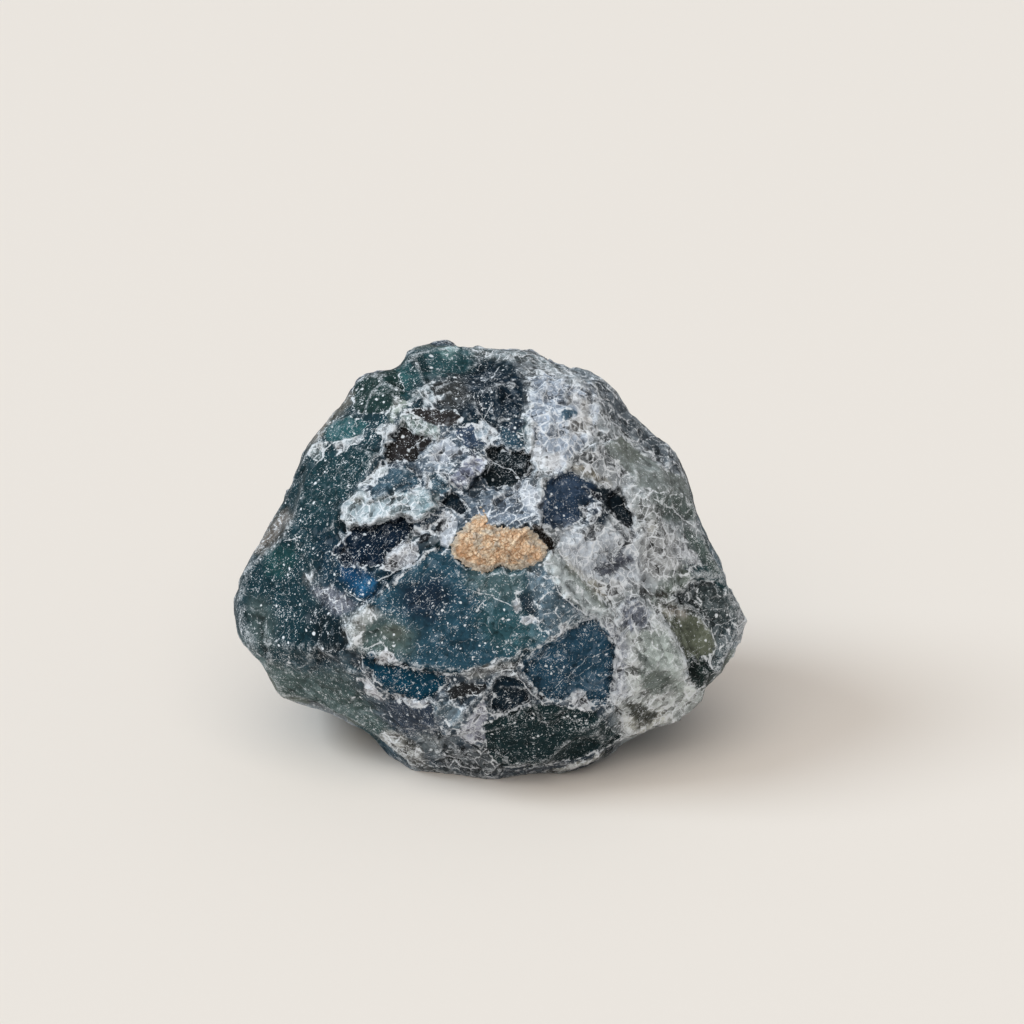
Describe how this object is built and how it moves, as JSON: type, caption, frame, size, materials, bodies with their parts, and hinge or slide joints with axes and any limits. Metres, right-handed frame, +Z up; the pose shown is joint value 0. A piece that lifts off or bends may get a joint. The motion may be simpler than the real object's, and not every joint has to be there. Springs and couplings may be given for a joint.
{
  "type": "raw fluorite stone",
  "caption": "Palm-sized rough lump of blue-green fluorite with flat broken faces, stepped ledges and a small tan crust, resting on a flat break.",
  "frame": {"origin": "bottom centre of the lump's bounding box, on the surface it rests on", "axes": "+X to the right of its wide broken face, +Y into the lump, +Z up"},
  "size_m": [0.0702, 0.0515, 0.0551],
  "materials": {
    "fluorite": "broken, translucent blue-green with white frost and specks",
    "crust": "sugary, matte tan"
  },
  "bodies": {
    "root": {"fluorite": "fluorite", "crust": "crust"}
  },
  "joints": []
}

**What you will do**
Search the data above for the string "bodies" and copy each line that has it.

**Completed task**
Describe how this object is built and how it moves, as JSON: type, caption, frame, size, materials, bodies with their parts, and hinge or slide joints with axes and any limits. Metres, right-handed frame, +Z up; the pose shown is joint value 0. A piece that lifts off or bends may get a joint. The motion may be simpler than the real object's, and not every joint has to be there. Springs and couplings may be given for a joint.
  "bodies": {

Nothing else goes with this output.